I read the first chapter of Stephen Ambrose’s Band of Brothers that described the soldiers that would be central to the book’s story.  The platoon commander was a 1st lieutenant whose history included West Point.  Bud’s platoon commander, Lt. Donald G. MacWilliams, was a good one, according to Bill Moomey.  He was from West Point, too.  I remember that one of the guys at the Company E reunion — Wally Merza, I think — said that the soldiers tried to locate their commanding officer after the war and that they had a lot of trouble doing so because he was a very private person and that West Point did not give out the addresses of its graduates or of its faculty members.

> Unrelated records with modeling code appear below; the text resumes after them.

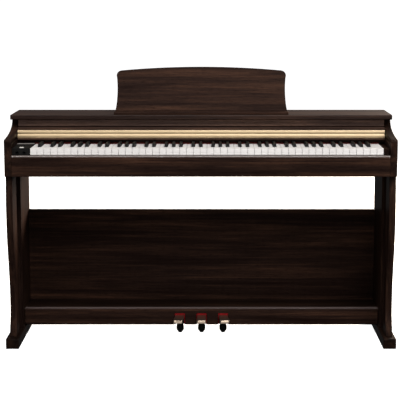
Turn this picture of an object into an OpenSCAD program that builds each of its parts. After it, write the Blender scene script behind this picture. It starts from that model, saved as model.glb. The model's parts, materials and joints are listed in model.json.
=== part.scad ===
// Digital piano on a stand: a cabinet with 88 keys and a sliding cover, on two
// curved legs with long feet, a back panel and a box of three pedals.
// X runs to the player's right, Y away from the player, Z up, in millimetres.
// Inside place() Y counts from the arms' front face, so the origin is under the middle.

/* [Cabinet] */
// Width over the arms
cabinet_w = 1362; // [1350:2:1380]
// Depth from the arms' front face to the back of the feet
depth = 390; // [384:2:420]
// Height of the top board's upper face
top_z = 816; // [812:1:830]
// Thickness of the top board
top_t = 17; // [14:1:18]
// Thickness of the arms and of the legs
side_t = 24; // [22:1:25]
// Height of the key bed's underside
bed_z = 615; // [610:1:618]

/* [Keyboard] */
// Distance from one white key to the next
key_pitch = 23.65; // [23.2:0.05:23.65]
// Height of the white keys' upper faces
key_z = 711; // [709:0.5:711]
// Gap between neighbouring white keys
key_gap = 1; // [0.8:0.1:1.2]
// Width of a black key
black_w = 11; // [10:0.5:12]

/* [Key cover] */
// Slope of the cover's path, falling towards the player
cover_slope = 2.5; // [2:0.1:2.8]
// Thickness of the cover's sliding panel
cover_t = 5; // [4:0.5:5]

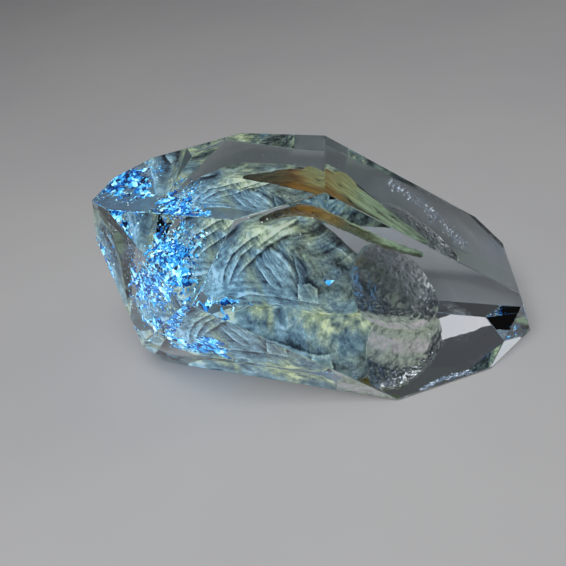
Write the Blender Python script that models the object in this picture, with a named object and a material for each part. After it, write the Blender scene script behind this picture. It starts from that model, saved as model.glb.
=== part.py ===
"""Petroleum quartz: a clear, doubly terminated quartz crystal with petroleum sealed inside it.

The crystal is flattened on one pair of tip faces and lies on the lower one of them. It is parted in two along
an upright plane through the sealed pieces, so that each of them lies in an open pocket. The origin is on the
surface that the crystal lies on, at the middle of its box. +X runs along the crystal, and the viewer's side
is -Y.
"""

import math

import bmesh
import bpy
from mathutils import Vector, noise

MM = 0.001
GAP = 0.3

# A tip face's normal leans 51.79 degrees from the c axis in quartz, and a side face's 90 degrees.
# Each kind has six faces, 60 degrees apart about the axis, counted here from the top towards the viewer.
TIP_LEAN = 51.79
SIDE_LEAN = 90
CLOCK = {
    "top": 0,
    "upper_front": 60,
    "lower_front": 120,
    "bottom": 180,
    "lower_back": 240,
    "upper_back": 300,
}

# Distance of every face from the growth centre, in mm. The crystal lies on the right tip's bottom face.
SIDE_FACES = {
    "top": 7.36,
    "upper_front": 6.16,
    "lower_front": 5.14,
    "bottom": 6.35,
    "lower_back": 6.10,
    "upper_back": 6.46,
}
RIGHT_TIP_FACES = {
    "top": 11.68,
    "upper_front": 10.99,
    "lower_front": 7.89,
    "bottom": 3.15,
    "lower_back": 5.45,
    "upper_back": 10.00,
}
LEFT_TIP_FACES = {
    "top": 6.87,
    "upper_front": 7.93,
    "lower_front": 7.34,
    "bottom": 7.92,
    "lower_back": 7.19,
    "upper_back": 8.40,
}
# The blunt face across the left tip: clock angle, lean from the right-hand end of the axis, distance.
LEFT_BEVEL = (218.4, 153.6, 9.55)
BLOCK = 60

# The upright parting plane: how far it is turned about Z in degrees, and a point on it in mm.
PARTING_HEADING = 12
PARTING_POINT = (-6.4, 2.2)

# The petroleum stands on edge in the crystal, along a line turned about Z. Each sealed piece is a pod about a
# row of stations, in mm from this line's start: along it, out from it towards the viewer, the pod's bottom and
# top there, and its half thickness. Shoulder and foot say how square its upper and lower edges are, and blunt
# how square its ends are. Lean is how far along it shifts for each mm up, and rake how far along and how far up
# it shifts for each mm out. Fold and roughness are shares of its half size.
SEALED_HEADING = 26
SEALED_START = (1.6, 1.0)
OIL_LOBE = {
    "stations": [
        (-8.9, 1.9, 0.9, 2.7, 0.45),
        (-7.4, 0.9, 0.65, 4.4, 0.8),
        (-5.6, 0.25, 0.65, 5.4, 1.3),
        (-3.2, 0.1, 0.65, 5.7, 1.6),
        (-1.7, 0.05, 0.65, 5.2, 1.5),
        (-0.5, 0.0, 0.65, 4.1, 1.2),
    ],
    "shoulder": 2.4,
    "foot": 3.2,
    "blunt": 3.6,
    "lean": -0.26,
    "rake": (0.0, 0.0),
    "rings": 24,
    "sides": 32,
    "fold": 0.05,
    "roughness": 0.04,
}
ROUGH_LOBE = {
    "stations": [
        (0.4, 0.0, 0.65, 4.1, 1.3),
        (1.6, 0.0, 0.65, 3.95, 1.6),
        (3.2, 0.0, 0.65, 3.5, 1.5),
        (4.5, 0.0, 0.65, 2.7, 1.2),
    ],
    "shoulder": 2.6,
    "foot": 7.0,
    "blunt": 7.0,
    "lean": -0.2,
    "rake": (0.0, 0.0),
    "rings": 20,
    "sides": 28,
    "fold": 0.0,
    "roughness": 0.05,
}
BLUE_OIL_CLUSTER = {
    "stations": [
        (-9.0, 2.6, 2.9, 4.4, 0.3),
        (-7.8, 3.2, 3.6, 5.0, 0.9),
        (-6.4, 4.5, 4.7, 5.8, 1.3),
        (-5.0, 6.0, 5.9, 6.8, 1.1),
        (-3.9, 7.2, 6.9, 7.5, 0.6),
    ],
    "shoulder": 2.0,
    "foot": 2.0,
    "blunt": 2.2,
    "lean": 0.0,
    "rake": (0.0, -0.48),
    "rings": 20,
    "sides": 22,
    "fold": 0.0,
    "roughness": 0.25,
}
BITUMEN_STREAK = {
    "stations": [
        (-4.6, 1.3, 6.1, 6.4, 0.4),
        (-2.9, 1.4, 6.75, 7.15, 0.9),
        (-1.2, 1.5, 7.15, 7.6, 1.4),
        (0.8, 1.3, 6.35, 6.75, 1.5),
        (2.7, 1.2, 5.65, 6.0, 1.2),
        (4.8, 1.1, 5.2, 5.45, 0.8),
    ],
    "shoulder": 2.0,
    "foot": 2.0,
    "blunt": 2.0,
    "lean": 0.0,
    "rake": (0.7, 0.68),
    "rings": 22,
    "sides": 14,
    "fold": 0.0,
    "roughness": 0.2,
}

# A pod's folds run across it in waves, and its lumps are smooth noise; both are in turns or lumps per mm.
FOLDS_ALONG = 1.9
FOLDS_UP = 1.1
SLANT_ALONG = 0.4
SLANT_UP = 0.9
LUMPS = 1.3

# Two corners of the cut block closer than this, in mm, are one corner, and a cut snaps to a corner this close.
SAME_CORNER = 0.001
CUT_SNAP = 0.0001


def crystal_axes():
    """The c axis, then the way across it that leans up, then the viewer's side."""
    tilt = math.radians(90 - TIP_LEAN)
    along = Vector((math.cos(tilt), 0, -math.sin(tilt)))
    upright = Vector((math.sin(tilt), 0, math.cos(tilt)))
    front = Vector((0, -1, 0))
    return along, upright, front


def face_normal(clock, lean):
    """Outward normal of the face at a clock angle about the c axis, leaning from its right-hand end."""
    along, upright, front = crystal_axes()
    turn = math.radians(clock)
    lean = math.radians(lean)
    outward = math.cos(turn) * upright + math.sin(turn) * front
    return math.sin(lean) * outward + math.cos(lean) * along


def crystal_faces():
    """Every face as its normal and its distance from the growth centre in mm."""
    faces = []
    for lean, distances in (
        (SIDE_LEAN, SIDE_FACES),
        (TIP_LEAN, RIGHT_TIP_FACES),
        (180 - TIP_LEAN, LEFT_TIP_FACES),
    ):
        for name, distance in distances.items():
            faces.append((face_normal(CLOCK[name], lean), distance))
    clock, lean, distance = LEFT_BEVEL
    faces.append((face_normal(clock, lean), distance))
    return faces


def cut(mesh, point, normal):
    """Cuts away what lies beyond a plane and closes the cut with one flat face."""
    everything = mesh.verts[:] + mesh.edges[:] + mesh.faces[:]
    made = bmesh.ops.bisect_plane(
        mesh, geom=everything, plane_co=point, plane_no=normal, dist=CUT_SNAP * MM, clear_outer=True
    )
    rim = [item for item in made["geom_cut"] if isinstance(item, bmesh.types.BMEdge)]
    if rim:
        bmesh.ops.contextual_create(mesh, geom=rim)


def crystal_mesh():
    """The whole crystal about its growth centre, in metres: a block cut by each face's plane."""
    mesh = bmesh.new()
    bmesh.ops.create_cube(mesh, size=BLOCK * MM)
    for normal, distance in crystal_faces():
        cut(mesh, normal * distance * MM, normal)
    bmesh.ops.remove_doubles(mesh, verts=mesh.verts, dist=SAME_CORNER * MM)
    return mesh


def growth_centre():
    """Where the growth centre stands when the crystal's box is centred over the origin and touches z = 0."""
    mesh = crystal_mesh()
    points = [vert.co.copy() for vert in mesh.verts]
    mesh.free()
    low = Vector([min(point[axis] for point in points) for axis in range(3)])
    high = Vector([max(point[axis] for point in points) for axis in range(3)])
    return Vector((-(low.x + high.x) / 2, -(low.y + high.y) / 2, -low.z))


def upright_axes(heading):
    """The way along an upright plane that is turned about Z, and the way out of it towards the viewer."""
    turn = math.radians(heading)
    along = Vector((math.cos(turn), -math.sin(turn), 0))
    out = Vector((-math.sin(turn), -math.cos(turn), 0))
    return along, out


def sealed_point(along, out, up):
    """World point of a place in the petroleum's own plane, in metres."""
    way_along, way_out = upright_axes(SEALED_HEADING)
    start = Vector((*SEALED_START, up))
    return (start + along * way_along + out * way_out) * MM


def on_stations(stations, t):
    """The stations' five values at t from 0 to 1, on a smooth curve through them."""
    spans = len(stations) - 1
    span = min(int(t * spans), spans - 1)
    s = t * spans - span
    p0, p1, p2, p3 = [stations[min(max(span + step, 0), spans)] for step in (-1, 0, 1, 2)]
    values = []
    for a, b, c, d in zip(p0, p1, p2, p3):
        bend = 2 * a - 5 * b + 4 * c - d + s * (3 * (b - c) + d - a)
        values.append(b + s * (c - a + s * bend) / 2)
    return values


def swell(pod, along, out, up):
    """How far a pod's skin stands out or in at a point, as a share of its half size."""
    folds = math.sin(FOLDS_ALONG * along + FOLDS_UP * up) * math.cos(SLANT_UP * up - SLANT_ALONG * along)
    lumps = noise.noise(Vector((along, out, up)) * LUMPS)
    return 1 + pod["fold"] * folds + pod["roughness"] * lumps


def rounded(value, squareness):
    """A sine or cosine made squarer, so that a ring goes from an ellipse towards a box."""
    return math.copysign(abs(value) ** (2 / squareness), value)


def ring_point(pod, values, end, angle, grow):
    """World point on a pod's skin, at an angle round the ring that stands at one place along it."""
    along, out, bottom, top, half_thickness = values
    middle = (bottom + top) / 2
    half_height = (top - bottom) / 2
    squareness = pod["shoulder"] if math.sin(angle) > 0 else pod["foot"]
    rise = rounded(math.sin(angle), squareness)
    side = rounded(math.cos(angle), squareness)
    skin = (along, out + side * half_thickness, middle + rise * half_height)
    scale = end * (swell(pod, *skin) if rise > 0 else 1)
    rise = rise * half_height * scale + grow * rise
    side = side * half_thickness * scale + grow * side
    rake_along, rake_up = pod["rake"]
    return sealed_point(
        along + pod["lean"] * rise + rake_along * side, out + side, middle + rise + rake_up * side
    )


def pod_mesh(pod, grow=0.0):
    """A closed pod along its stations: upright rings, and a point at each end."""
    mesh = bmesh.new()
    rings = []
    for ring in range(1, pod["rings"] + 1):
        t = (1 - math.cos(math.pi * ring / (pod["rings"] + 1))) / 2
        values = on_stations(pod["stations"], t)
        end = (1 - abs(2 * t - 1) ** pod["blunt"]) ** (1 / pod["blunt"])
        angles = [2 * math.pi * side / pod["sides"] for side in range(pod["sides"])]
        rings.append([mesh.verts.new(ring_point(pod, values, end, angle, grow)) for angle in angles])
    for lower, upper in zip(rings, rings[1:]):
        for side in range(pod["sides"]):
            after = (side + 1) % pod["sides"]
            mesh.faces.new((lower[side], lower[after], upper[after], upper[side]))
    for ring, t, way in ((rings[0], 0, -1), (rings[-1], 1, 1)):
        along, out, bottom, top = on_stations(pod["stations"], t)[:4]
        pole = mesh.verts.new(sealed_point(along + way * grow, out, (bottom + top) / 2))
        for side in range(pod["sides"]):
            mesh.faces.new((ring[side], ring[(side + 1) % pod["sides"]], pole))
    bmesh.ops.recalc_face_normals(mesh, faces=mesh.faces)
    return mesh


def new_object(name, mesh, material=None):
    data = bpy.data.meshes.new(name)
    mesh.to_mesh(data)
    mesh.free()
    made = bpy.data.objects.new(name, data)
    bpy.context.scene.collection.objects.link(made)
    if material:
        data.materials.append(material)
    return made


def new_material(name, colour, roughness, transmission=0.0, ior=1.5, glow=0.0):
    material = bpy.data.materials.new(name)
    material.use_nodes = True
    shader = material.node_tree.nodes["Principled BSDF"]
    shader.inputs["Base Color"].default_value = (*colour, 1)
    shader.inputs["Roughness"].default_value = roughness
    shader.inputs["Metallic"].default_value = 0
    shader.inputs["Transmission Weight"].default_value = transmission
    shader.inputs["IOR"].default_value = ior
    shader.inputs["Emission Color"].default_value = (*colour, 1)
    shader.inputs["Emission Strength"].default_value = glow
    return material


def crystal_half(name, way, pockets, centre, material):
    """One half of the crystal: what lies on one side of the parting plane, less half the gap between them."""
    out = upright_axes(PARTING_HEADING)[1] * way
    mesh = crystal_mesh()
    bmesh.ops.translate(mesh, vec=centre, verts=mesh.verts)
    cut(mesh, Vector((*PARTING_POINT, 0)) * MM + out * GAP / 2 * MM, -out)
    bmesh.ops.recalc_face_normals(mesh, faces=mesh.faces)
    half = new_object(name, mesh, material)
    for pocket in pockets:
        modifier = half.modifiers.new(pocket.name, "BOOLEAN")
        modifier.operation = "DIFFERENCE"
        modifier.solver = "EXACT"
        modifier.object = pocket
    return half


def main():
    for old in list(bpy.data.objects):
        bpy.data.objects.remove(old)
    quartz = new_material("clear_quartz", (0.93, 0.95, 0.96), 0.02, 1.0, 1.544)
    pods = {
        "oil_lobe": (OIL_LOBE, new_material("pale_oil", (0.62, 0.66, 0.42), 0.35, 0.4, 1.45, 0.2)),
        "rough_lobe": (ROUGH_LOBE, new_material("rough_oil_wall", (0.4, 0.43, 0.38), 0.4, 0.4)),
        "blue_oil_cluster": (
            BLUE_OIL_CLUSTER,
            new_material("blue_oil", (0.05, 0.42, 0.95), 0.25, 0.2, 1.45, 1.5),
        ),
        "bitumen_streak": (BITUMEN_STREAK, new_material("bitumen", (0.45, 0.22, 0.05), 0.3, 0.3)),
    }
    pockets = []
    for name, (pod, material) in pods.items():
        new_object(name, pod_mesh(pod), material)
        pocket = new_object(name + "_pocket", pod_mesh(pod, GAP))
        pocket.hide_render = True
        pocket.display_type = "WIRE"
        pockets.append(pocket)
    centre = growth_centre()
    crystal_half("crystal_front_half", 1, pockets, centre, quartz)
    crystal_half("crystal_back_half", -1, pockets, centre, quartz)


main()
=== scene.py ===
"""Looks of the petroleum quartz: the clear crystal, the oil sealed inside it, and a plain studio."""

import math

import bmesh
import bpy
import numpy as np
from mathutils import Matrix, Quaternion, Vector, noise


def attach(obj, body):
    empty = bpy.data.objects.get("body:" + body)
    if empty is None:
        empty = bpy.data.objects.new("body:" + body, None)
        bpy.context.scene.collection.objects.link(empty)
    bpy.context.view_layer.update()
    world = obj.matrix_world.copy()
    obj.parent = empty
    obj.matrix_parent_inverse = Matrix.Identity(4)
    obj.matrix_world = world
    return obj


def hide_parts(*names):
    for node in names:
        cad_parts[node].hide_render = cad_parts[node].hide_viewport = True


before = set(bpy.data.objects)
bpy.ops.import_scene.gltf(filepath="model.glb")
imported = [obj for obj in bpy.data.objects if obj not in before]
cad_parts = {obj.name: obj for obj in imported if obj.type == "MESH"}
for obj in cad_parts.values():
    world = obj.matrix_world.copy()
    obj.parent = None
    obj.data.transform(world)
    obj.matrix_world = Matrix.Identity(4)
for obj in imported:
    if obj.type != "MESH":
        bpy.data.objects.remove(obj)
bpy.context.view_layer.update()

MM = 0.001
BODY = "root"
BLACK = (0.0, 0.0, 0.0)
WHITE = (1.0, 1.0, 1.0)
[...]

That led me to check the internet for Donald G. MacWilliams.  He was born March 14, 1922, graduated from West Point in 1944, trained with the 66th Division, Company E, 262nd Infantry Regiment, survived the torpedoing of the SS Leopoldville, and went on to become a faculty member of West Point.  He taught chemistry at first, then became chairman of the department of physics and chemistry.  He went on sabbatical in the 1970s to study biochemistry and retired after 34 years of service as a Colonel in 1977.  He died in 2001.  Bill Moomey told me how Lt MacWilliams was an exceptional leader.  When they were training in the field, the lieutenant made sure to get to know each member of his unit personally.  Bill said that when the soldiers all paired up to dig shelter for the night Lt MacWilliams paired himself up with the smallest, weakest member of the platoon.

This all led me to wonder if Tad Henningsen’s brother, who graduated from West Point in about 1965, would remember his chemistry professor and if that had been MacWilliams, probably a major or lieutenant colonel by that time.  

I called Tad today, who promised to give me Tim Henningsen’s number this weekend when he was home.  Tim retired from the army and now lives in Hot Springs, South Dakota, where he teaches and coaches.  Again, I cannot get to know Bud personally, but I expect to be able to meet people whose lives he touched, or in this case, to meet people who knew people whose lives he touched.  I feel as though I am jetting backward and forward in time.